Los robots no pagan impuestos, ni cotizan a la Seguridad Social. Tampoco lo hacen los plásticos, ni el tabaco, ni los combustibles, ni la Coca-Cola. Las personas siempre acabamos pagando los impuestos.
La corrección política en su versión fiscal gira en torno al siguiente axioma: el único problema de los impuestos es cómo aumentarlos. Se supone que el gasto público no puede bajar, con lo cual cualquier desequilibrio en la Hacienda, o en el sistema de pensiones de la Seguridad Social, nunca puede ser considerado un problema de gastos excesivos, sino de ingresos insuficientes.
Esto es más que dudoso, pero el grueso de los analistas pasa púdicamente por encima del asunto, asegurándonos que la fiscalidad es solo una cuestión técnica, cuantitativa, que pasa por investigar cómo expandir los ingresos públicos; y que todo lo que sea cuestionar la naturaleza y dinámica del Estado y sus finanzas nos aparta del marco científico, y nos extravía en estériles cápsulas ideológicas.
Sin embargo, quienes así razonan, en realidad, siegan la hierba debajo de sus pies. Al ser incapaces de aportar una teoría robusta sobre el Estado y la lógica del poder político, no abordan las contradicciones de los sistemas fiscales, y van saltando de una propuesta imaginativa a la otra, presentándonos sucesivos bálsamos de Fierabrás. Es el caso de hacer que paguen los robots.

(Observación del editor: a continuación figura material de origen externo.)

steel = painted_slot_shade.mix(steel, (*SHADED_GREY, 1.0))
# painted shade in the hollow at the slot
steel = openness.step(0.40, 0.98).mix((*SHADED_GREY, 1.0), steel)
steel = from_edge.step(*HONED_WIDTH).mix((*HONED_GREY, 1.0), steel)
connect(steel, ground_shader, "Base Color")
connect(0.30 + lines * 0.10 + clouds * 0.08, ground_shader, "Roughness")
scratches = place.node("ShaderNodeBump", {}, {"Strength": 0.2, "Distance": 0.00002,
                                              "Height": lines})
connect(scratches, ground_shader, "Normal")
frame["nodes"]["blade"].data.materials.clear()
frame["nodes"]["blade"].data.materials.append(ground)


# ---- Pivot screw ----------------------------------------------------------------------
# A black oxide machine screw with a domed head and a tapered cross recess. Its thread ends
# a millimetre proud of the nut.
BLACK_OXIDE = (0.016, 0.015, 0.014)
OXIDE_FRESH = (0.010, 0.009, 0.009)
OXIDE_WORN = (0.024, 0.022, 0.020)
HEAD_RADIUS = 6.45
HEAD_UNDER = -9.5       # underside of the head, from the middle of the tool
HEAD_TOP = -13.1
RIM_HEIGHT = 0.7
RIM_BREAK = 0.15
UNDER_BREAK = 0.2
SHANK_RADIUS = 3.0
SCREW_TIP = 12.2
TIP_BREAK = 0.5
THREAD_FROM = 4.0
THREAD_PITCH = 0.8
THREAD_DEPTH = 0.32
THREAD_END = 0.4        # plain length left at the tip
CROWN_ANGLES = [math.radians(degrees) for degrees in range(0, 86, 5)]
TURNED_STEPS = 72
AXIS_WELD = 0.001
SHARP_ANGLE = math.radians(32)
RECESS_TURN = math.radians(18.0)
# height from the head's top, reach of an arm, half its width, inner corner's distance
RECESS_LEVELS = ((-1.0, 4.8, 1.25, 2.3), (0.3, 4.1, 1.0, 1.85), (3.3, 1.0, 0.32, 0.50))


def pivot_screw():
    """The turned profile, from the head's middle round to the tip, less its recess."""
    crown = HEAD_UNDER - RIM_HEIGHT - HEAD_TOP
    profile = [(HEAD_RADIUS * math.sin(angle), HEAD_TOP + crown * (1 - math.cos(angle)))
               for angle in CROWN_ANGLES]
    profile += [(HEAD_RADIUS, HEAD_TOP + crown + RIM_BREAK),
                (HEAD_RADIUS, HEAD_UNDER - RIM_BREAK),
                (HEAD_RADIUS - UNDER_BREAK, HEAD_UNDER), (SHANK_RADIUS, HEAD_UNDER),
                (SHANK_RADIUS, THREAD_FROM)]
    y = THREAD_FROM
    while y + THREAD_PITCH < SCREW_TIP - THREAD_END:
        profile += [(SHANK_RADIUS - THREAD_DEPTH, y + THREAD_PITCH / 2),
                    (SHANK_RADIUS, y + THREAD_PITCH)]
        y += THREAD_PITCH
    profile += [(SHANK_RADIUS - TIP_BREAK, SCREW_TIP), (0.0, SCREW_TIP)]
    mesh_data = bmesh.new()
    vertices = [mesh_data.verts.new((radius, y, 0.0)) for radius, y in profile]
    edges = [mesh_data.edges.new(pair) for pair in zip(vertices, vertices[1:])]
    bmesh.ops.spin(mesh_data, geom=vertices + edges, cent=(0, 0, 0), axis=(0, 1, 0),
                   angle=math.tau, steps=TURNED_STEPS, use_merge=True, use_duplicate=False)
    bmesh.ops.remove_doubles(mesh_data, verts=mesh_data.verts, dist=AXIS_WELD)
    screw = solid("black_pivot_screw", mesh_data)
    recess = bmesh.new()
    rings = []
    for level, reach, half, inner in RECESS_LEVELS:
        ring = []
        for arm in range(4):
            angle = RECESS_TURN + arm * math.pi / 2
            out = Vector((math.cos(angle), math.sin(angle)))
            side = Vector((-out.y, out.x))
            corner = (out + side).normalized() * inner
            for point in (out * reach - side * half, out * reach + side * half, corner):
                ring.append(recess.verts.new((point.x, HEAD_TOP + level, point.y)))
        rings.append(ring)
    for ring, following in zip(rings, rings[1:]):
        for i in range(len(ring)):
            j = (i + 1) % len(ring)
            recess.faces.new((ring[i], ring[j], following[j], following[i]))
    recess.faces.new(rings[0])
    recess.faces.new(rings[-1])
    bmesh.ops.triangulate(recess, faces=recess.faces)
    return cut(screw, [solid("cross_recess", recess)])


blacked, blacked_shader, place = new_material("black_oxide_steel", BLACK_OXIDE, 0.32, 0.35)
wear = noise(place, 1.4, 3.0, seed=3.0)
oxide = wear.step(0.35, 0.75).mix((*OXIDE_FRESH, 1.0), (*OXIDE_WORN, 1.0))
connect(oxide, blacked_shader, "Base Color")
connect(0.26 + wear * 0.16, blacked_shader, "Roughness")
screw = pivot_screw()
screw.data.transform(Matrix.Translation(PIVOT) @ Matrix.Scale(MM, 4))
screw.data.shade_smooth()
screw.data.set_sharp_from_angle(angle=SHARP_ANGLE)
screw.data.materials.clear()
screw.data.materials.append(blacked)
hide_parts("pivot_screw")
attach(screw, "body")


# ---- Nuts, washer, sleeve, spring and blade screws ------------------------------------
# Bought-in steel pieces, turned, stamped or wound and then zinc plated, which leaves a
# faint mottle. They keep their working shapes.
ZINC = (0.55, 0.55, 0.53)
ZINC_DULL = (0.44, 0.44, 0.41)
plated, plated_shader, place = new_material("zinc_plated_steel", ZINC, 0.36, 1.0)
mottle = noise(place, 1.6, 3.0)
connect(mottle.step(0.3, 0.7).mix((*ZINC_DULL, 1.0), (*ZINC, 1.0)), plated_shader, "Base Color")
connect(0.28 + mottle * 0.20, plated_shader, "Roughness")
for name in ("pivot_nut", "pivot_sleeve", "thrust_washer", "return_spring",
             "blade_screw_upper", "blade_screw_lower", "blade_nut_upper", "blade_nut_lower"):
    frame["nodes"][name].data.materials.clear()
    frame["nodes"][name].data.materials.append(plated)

La argumentación florece en falacias, y se nos dice que los robots destruyen empleo, bajan cotizaciones e ingresos públicos, e impiden la redistribución de la riqueza. Hay que hacer algo, concluyen. Podrían empezar cuestionando dogmas. El secretario general de UGT, Pepe Ávarez, aseguró: “La robotización creará empleo, pero no el suficiente con respecto al que destruye. Es urgente revisar las fórmulas de protección y fiscalidad que equilibren la sociedad”. Carlos Bravo, de CC OO, aplaudió el castigar impositivamente el aumento de la productividad: “se favorece la innovación, gravando el resultado, no la adquisición”. Añadió otro clásico: hay que subir los impuestos porque en Europa son más altos, con lo cual tenemos mucho “margen”. En suma: “Necesitamos, más que nunca, redes de protección vía impuestos”. Los líderes sindicales no pregonan estas cuestionables consignas en solitario, porque no pocos expertos han propuesto también aumentar el Impuesto de Sociedades, o castigar fiscalmente a las empresas que sustituyan mano de obra por robots.

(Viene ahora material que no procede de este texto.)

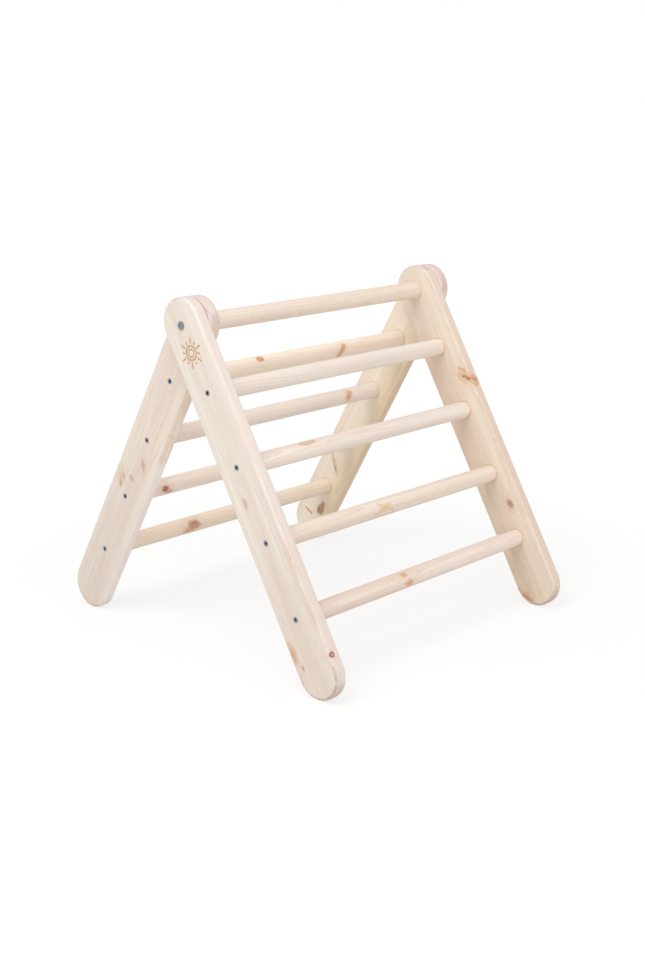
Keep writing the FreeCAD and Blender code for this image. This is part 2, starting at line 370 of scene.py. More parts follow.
def build_push(net, ins):
    """How far a knot pushes the rings aside."""
    _, rho = branch_distance(net, ins)
    return {"Push": net.math("EXPONENT", rho * rho * -0.16) * ins["Radius"] * ins["Swell"]}


def build_knot(net, ins):
    """A knot's ragged outline and the noises that colour it."""
    away, rho = branch_distance(net, ins)
    unit = net.scaled(away, 1.0 / ins["Radius"].socket if False else
                      net.math("DIVIDE", 1.0, ins["Radius"]))
    seed = ins["Seed"]
    edge = net.noise(net.vmath("MULTIPLY_ADD", unit, (0.95, 0.95, 0.7),
                               net.vec(seed, 0.3, 0.6)), 3.0, 0.62) - 0.5
    blot = net.noise(net.vmath("MULTIPLY_ADD", unit, (2.3, 2.3, 1.5),
                               net.vec(0.0, seed, 0.0)), 3.0, 0.7)
    outward = net.vmath("DOT_PRODUCT", ins["P"], ins["Side"]) + ins["Through"]
    side = net.smooth(-3.0, 2.0, outward)
    return {"Rho": rho * (edge * ins["Ragged"] + 1.0), "Edge": edge, "Blot": blot, "Side": side}


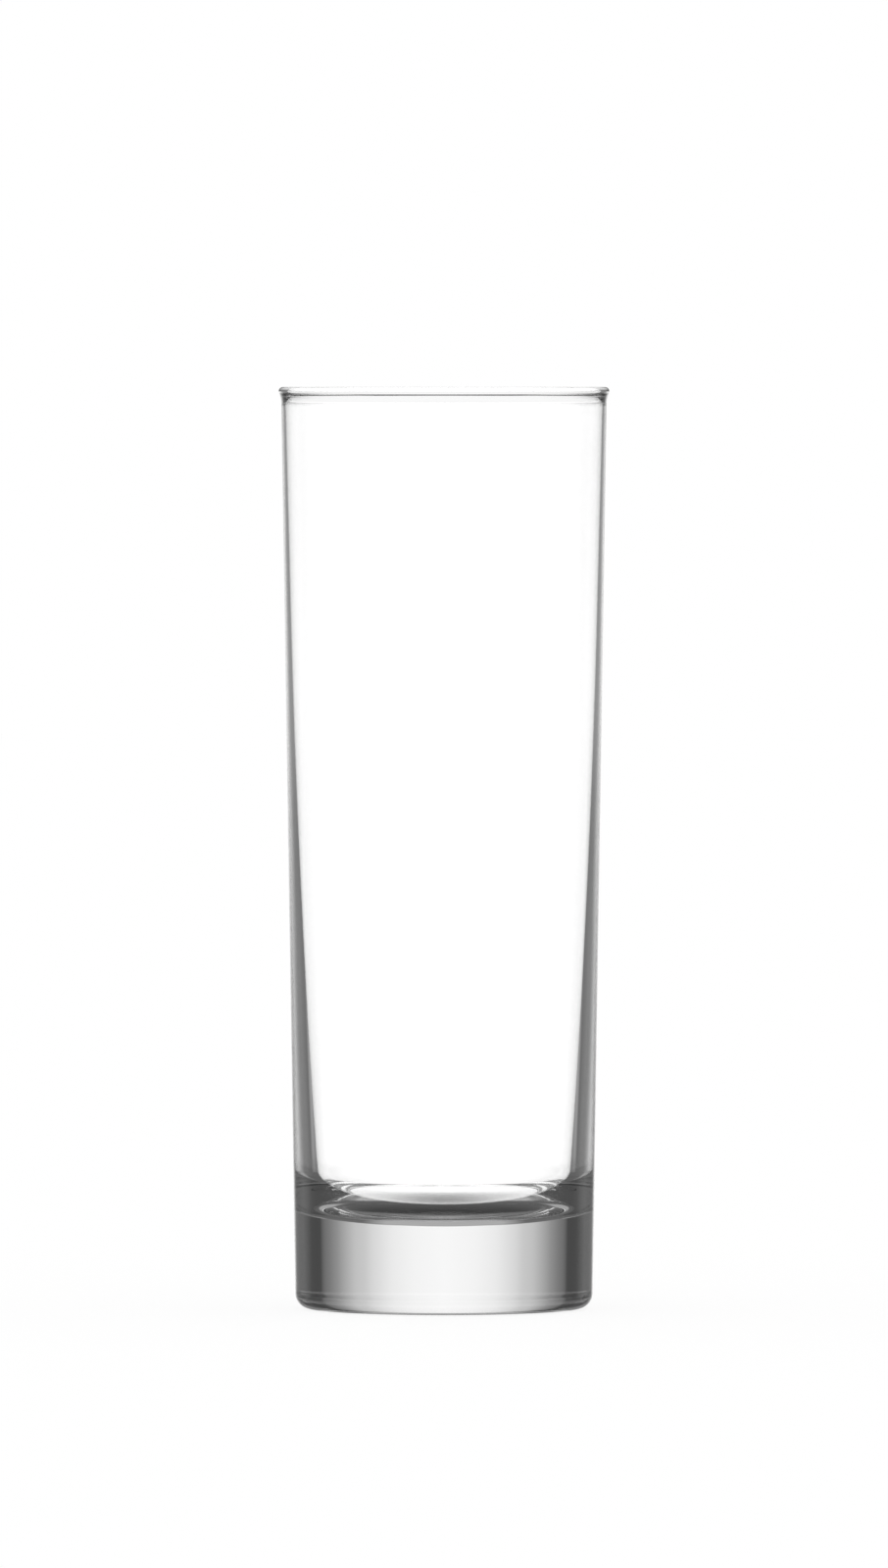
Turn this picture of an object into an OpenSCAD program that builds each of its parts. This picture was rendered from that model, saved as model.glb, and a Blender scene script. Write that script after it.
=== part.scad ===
// Highball glass: a slim tapered tumbler of clear pressed glass.
// It stands on z = 0 with its axis on +Z.
// The one piece of glass is drawn as its three zones, each a solid that meets the next face to face:
// the heavy base, the wall that thins upward, and the rounded bead of the rim.

/* [Outside] */
// Height from the table to the top of the rim
glass_h = 160; // [130:1:190]
// Outside diameter of the wall where the rim starts
mouth_d = 56.4; // [54:0.1:57]
// Outside diameter that the wall would have at the table, without the heel
foot_d = 51.6; // [48:0.1:56]
// Radius of the heel, where the wall turns under into the base
heel_r = 2.6; // [1:0.1:4]

/* [Base] */
// Thickness of the glass at the middle of the base, above the table
floor_h = 14.7; // [8:0.1:30]
// Radius of the corner inside, between the floor and the wall
corner_r = 9; // [4:0.1:12]
// How far the middle of the floor sinks below that corner, as a shallow dish
floor_sag = 0.5; // [0.2:0.1:4]
// Width of the flat ring that the glass stands on
ring_w = 2.6; // [1:0.1:6]
// Depth of the hollow under the base
hollow_h = 0.3; // [0.1:0.1:1.5]

/* [Wall] */
// Thickness of the wall where the rim starts
lip_t = 0.66; // [0.5:0.01:0.8]
// Thickness of the wall at the height where it starts to thicken
waist_t = 1.07; // [0.9:0.01:2]
// Height at which the wall starts to thicken downward
waist_h = 118; // [70:1:125]
// Thickness of the wall at the top of the inside corner
root_t = 4.1; // [3:0.05:6]

/* [Rim] */
// How far the bead stands out beyond the wall
bead_out = 0.5; // [0.3:0.05:0.6]
// Thickness of the bead
bead_t = 1.5; // [1.3:0.05:1.9]
// Height of the whole rim, from the end of the wall to the top of the bead
rim_h = 3.4; // [3.2:0.1:5]
// Radius of the blend from the wall out to the bead
outer_blend_r = 5; // [2:0.1:5.5]
// Radius of the blend from the wall in to the bead
inner_blend_r = 0.6; // [0.4:0.1:1]

/* [Hidden] */
$fn = 180;
glass = [0.84, 0.90, 0.91, 0.45];

// How many straight steps draw the curve of the wall inside, below the waist
waist_steps = 8;

// How far two curves that run into each other overlap, so that they cross at one clean edge
overlap = 0.001;

// Heights of the joints between the zones
rim_z = glass_h - rim_h;
root_z = floor_h + floor_sag + corner_r;

// Outside radius of the wall at a height
outer_slope = (mouth_d - foot_d) / 2 / rim_z;
function outer_r(z) = foot_d / 2 + outer_slope * z;

// Thickness of the wall at a height: a straight taper down to the waist, then a parabola to the root
waist_slope = (waist_t - lip_t) / (rim_z - waist_h);
curve_h = waist_h - root_z;
curve_t = root_t - waist_t - waist_slope * curve_h;
function wall_t(z) =
    z >= waist_h
    ? lip_t + waist_slope * (rim_z - z)
    : waist_t + waist_slope * (waist_h - z) + curve_t * pow((waist_h - z) / curve_h, 2);

// Inside radius of the wall at a height
function inner_r(z) = outer_r(z) - wall_t(z);

// The corner inside starts square to the wall, which leans outward there by root_lean
root_lean = atan(outer_slope + waist_slope + 2 * curve_t / curve_h);
corner_x = inner_r(root_z) - corner_r * cos(root_lean);
corner_z = root_z + corner_r * sin(root_lean);

// The floor is a shallow dish that runs into the corner without an edge
corner_up = corner_z - floor_h;
floor_r = corner_r - overlap;
dish_r = (pow(corner_x, 2) + pow(corner_up, 2) - pow(floor_r, 2)) / (corner_up - floor_r) / 2;
dish_edge_x = corner_x * dish_r / (dish_r - floor_r);

// The heel is an arc from the table up to the leaning wall
outer_lean = atan(outer_slope);
heel_x = outer_r(heel_r) - (heel_r - overlap) / cos(outer_lean);
heel_up = heel_r - heel_r * sin(outer_lean);

// The hollow under the base is a shallow dome inside the ring
hollow_x = heel_x - ring_w;
dome_r = (pow(hollow_x, 2) + pow(hollow_h, 2)) / (2 * hollow_h);

// The bead is round in section and blends into the wall on both sides, with heights taken from rim_z
bead_r = bead_t / 2;
bead_x = mouth_d / 2 + bead_out - bead_r;
bead_up = rim_h - bead_r;
lip_out_x = outer_r(rim_z);
lip_in_x = inner_r(rim_z);
outer_blend_x = lip_out_x + outer_blend_r;
inner_blend_x = lip_in_x - inner_blend_r;
outer_reach = bead_r + outer_blend_r - overlap;
inner_reach = bead_r + inner_blend_r - overlap;
outer_blend_up = bead_up - sqrt(pow(outer_reach, 2) - pow(outer_blend_x - bead_x, 2));
inner_blend_up = bead_up - sqrt(pow(inner_reach, 2) - pow(bead_x - inner_blend_x, 2));

// Section of the cavity inside the base: the dish of the floor and the round corner
module floor_section() {
    intersection() {
        translate([0, floor_h]) translate([0, dish_r]) circle(r = dish_r, $fn = 8 * $fn);
        square([dish_edge_x, root_z]);
    }
    intersection() {
        translate([corner_x, corner_z]) circle(r = corner_r);
        translate([corner_x, 0]) square([foot_d, root_z]);
    }
}

// Section of the hollow under the base
module hollow_section() {
    intersection() {
        translate([0, hollow_h]) translate([0, -dome_r]) circle(r = dome_r, $fn = 16 * $fn);
        square([foot_d, hollow_h]);
    }
}

// Section of the outside of the base: the leaning wall and the round heel
module foot_section() {
    intersection() {
        polygon([
            [0, 0],
            [outer_r(0), 0],
            [outer_r(root_z), root_z],
            [0, root_z]
        ]);
        union() {
            square([heel_x, root_z]);
            translate([0, heel_up]) square([foot_d, root_z]);
            translate([heel_x, heel_r]) circle(r = heel_r);
        }
    }
}

// The heavy base, with the floor and the corner inside, the heel, and the hollow under it
module base() {
    color(glass) rotate_extrude() difference() {
        foot_section();
        floor_section();
        hollow_section();
    }
}

// The wall: straight outside, and thicker toward the base inside
module wall() {
    color(glass) rotate_extrude() polygon([
        [outer_r(root_z), root_z],
        [outer_r(rim_z), rim_z],
        [inner_r(rim_z), rim_z],
        for (i = [waist_steps : -1 : 0])
            let (z = root_z + curve_h * i / waist_steps)
            [inner_r(z), z]
    ]);
}

// The rim: a round bead with its blends down to the wall
module rim() {
    color(glass) translate([0, 0, rim_z]) rotate_extrude() {
        translate([bead_x, bead_up]) circle(r = bead_r);
        difference() {
            polygon([
                [lip_in_x, 0],
                [lip_out_x, 0],
                [lip_out_x, outer_blend_up],
                [outer_blend_x, outer_blend_up],
                [bead_x, bead_up],
                [inner_blend_x, inner_blend_up],
                [lip_in_x, inner_blend_up]
            ]);
            translate([outer_blend_x, outer_blend_up]) circle(r = outer_blend_r);
            translate([inner_blend_x, inner_blend_up]) circle(r = inner_blend_r);
        }
    }
}

base();
wall();
rim();
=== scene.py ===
"""Highball glass: clear pressed glass with a heavy base, in the bright field that shows it.

Every length is in metres. The glass stands on the floor at the origin with its axis on +Z.
"""

import math

import bpy
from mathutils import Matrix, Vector


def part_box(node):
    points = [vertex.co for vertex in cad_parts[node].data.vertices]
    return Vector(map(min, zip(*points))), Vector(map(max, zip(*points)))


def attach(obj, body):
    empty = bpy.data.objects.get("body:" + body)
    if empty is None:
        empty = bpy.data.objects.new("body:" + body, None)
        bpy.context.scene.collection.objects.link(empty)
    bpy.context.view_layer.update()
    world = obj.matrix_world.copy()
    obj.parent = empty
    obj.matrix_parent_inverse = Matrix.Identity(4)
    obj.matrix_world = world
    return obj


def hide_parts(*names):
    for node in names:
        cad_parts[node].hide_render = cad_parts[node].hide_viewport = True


bl_info = {
    "name": "Highball Glass",
    "version": (1, 0, 0),
    "blender": (4, 5, 0),
    "location": "3D Viewport > Sidebar > Glassware",
    "description": "Models a slim highball glass and lights it in a bright field",
    "category": "Add Mesh",
}

MM = 0.001
DEGREE = 180.0 / math.pi

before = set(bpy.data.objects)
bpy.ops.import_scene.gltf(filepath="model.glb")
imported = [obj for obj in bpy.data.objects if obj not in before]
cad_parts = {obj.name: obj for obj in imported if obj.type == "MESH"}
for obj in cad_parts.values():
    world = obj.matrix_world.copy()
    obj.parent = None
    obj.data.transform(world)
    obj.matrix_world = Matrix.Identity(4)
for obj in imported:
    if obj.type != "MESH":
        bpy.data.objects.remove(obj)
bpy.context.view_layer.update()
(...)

Esta argumentación es endeble, e ignora en particular el punto que deseo subrayar en este artículo: los robots no pagan impuestos. Es decir, la mayor presión fiscal será descargada en primera o última instancia sobre las personas, de formas no siempre fáciles de precisar, pero que conviene tener siempre presente. El proceso parece a menudo paradójico, como nos explica la teoría de la incidencia fiscal. Así, los impuestos sobre las cosas recaen sobre la gente, en proporciones diversas según las elasticidades de oferta y demanda; los gravámenes a las importaciones los pagan los exportadores; las ayudas sociales son también sanciones; y la persecución a las empresas acaba perjudicando a los trabajadores.
Quizá una forma de empezar a analizar seriamente el problema sería percibir que el Estado nos protege a todos de todo. Menos de él.